Nun, warum eigentlich ein Grand Cherokee, wenn’s ursprünglich ein Dodge Caliber werden sollte? Ganz einfach: Nachdem ich mich auf das Innenraum-Facelift in Vernbindung mit dem neuen 2.2 Liter Diesel gefreut hatte, stand selbiger schon garnicht mehr zur Debatte, weil er nicht mehr geliefert wird. Und so traurig es wahr, auf ein neues Auto zu verzichten, wollte ich nach über zwei Jahren Rückschlagen, Sparen und Hoffen Chrysler, Jeep und Dodge treu bleiben. Aber was denn nun? Alle Chrysler-Modelle fielen von vornherein flach, ich wollte nun einen Geländewagen. Ein Dodge Ram? Zu breit für die Hofeinfahrt. Dakota? Keine in der Nähe. Durango? Siehe Ram, zu breit. Blieb Jeep, die Legende unter den Offroadern. Aber welchen? Der Wrangler war zu teuer, ebenso wie der aktuelle Cherokee. Der Patriot war hübsch, aber keine Automatik für den Diesel lieferbar - der Compass als Facelift kam erst 2011. So blieben nur die zwei ganz Dicken: Grand Cherokee und Commander. Wir hatten 23.000 Euro und im Umkreis von 100 km keine große Auswahl. Ein Commander tat es mir an, 4 Jahre alt, 47.000 km, Urlaubsauto eines wintersportbegeisterten aber nun bankrotten Anwalts. Bei der Probefahrt kam die Ernüchterung: Einfahrt breit genug, Carport zu kurz und anbei die Frage: Welches Arschloch hat eigentlich diesen Hof gebaut? Damit blieb nur der Grand Cherokee. Und so klopfte ich im März 2010 nach fast genau einem Jahr wieder bei Eulitz Motors in Grimma an. Nach einem 3-Minuten-Telefonat hatte ich einen Grand Cherokee als Vorführwagen und einen Termin. Also fuhr ich nach Grimma. Dort stand ein Traum von einem Grand Cherokee: 65th Anniversary Edition, 3.0 V6 Diesel, Dunkelblau mit beiger Lederaustattung. Dieser "Vorführwagen" entpuppte sich als Werkstattdienstwagen von 2006, also das Arbeitsvieh des Autohauses. Aber nicht das ihr denkt, der war geschliffen, oooh nein. Optisch wie technisch Top mit einer Liste der ausgeführten Inspektionen und Reparaturen im Handschuhfach. Und auf dem Tacho standen 155.780 km. Respekt! Egal, Probefahrt gemacht, begeistert gewesen, weil er ins Carport passte und dann die unvermeidliche Frage:
"Kann ich den kaufen und was würde er kosten?"

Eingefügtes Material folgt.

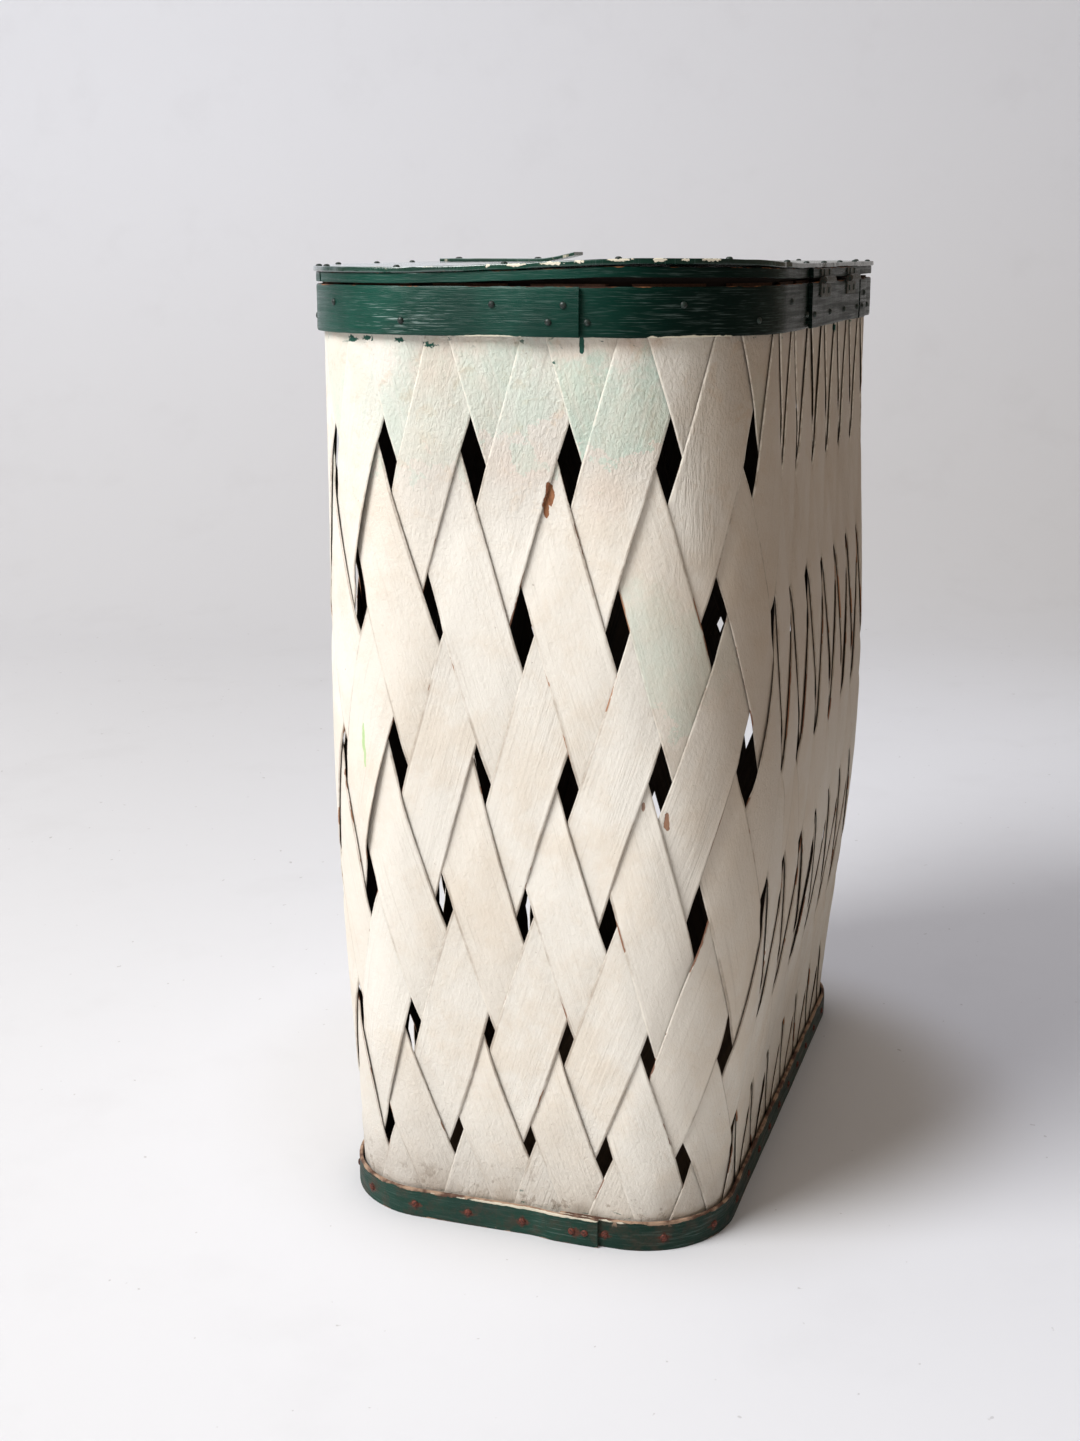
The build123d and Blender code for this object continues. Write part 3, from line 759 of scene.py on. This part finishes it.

Antwort des Verkäufers: "Wissen wir noch nicht. Wir bekommen im Juli einen richtigen Abschleppwagen. Ich ruf Sie an."
Im Juli war er natürlich weg. Na toll, ein blauer Grand Cherokee mit beiger Lederaustattung ist in Deutschland ungefähr soweit verbreitet wie fähige Politker. Aber okay, kann man nix ändern. Also wieder nach Grimma. Da stand nun ein blauer Grand Cherokee Laredo (Einstiegsmodell) mit 54.000 km für 20.590 Euro und ein Limited in Silber mit 99.642 km auf der Uhr für 19.500 Euro. Beide waren von 2005. Der silberne hatte allerdings einen Vorteil: Einen nagelneuen Austauschmotor der erst eine Woche zuvor eingebaut worden war. Auf die neue Maschine gab es 2 Jahre Gewährleistung. Also griffen wir zu!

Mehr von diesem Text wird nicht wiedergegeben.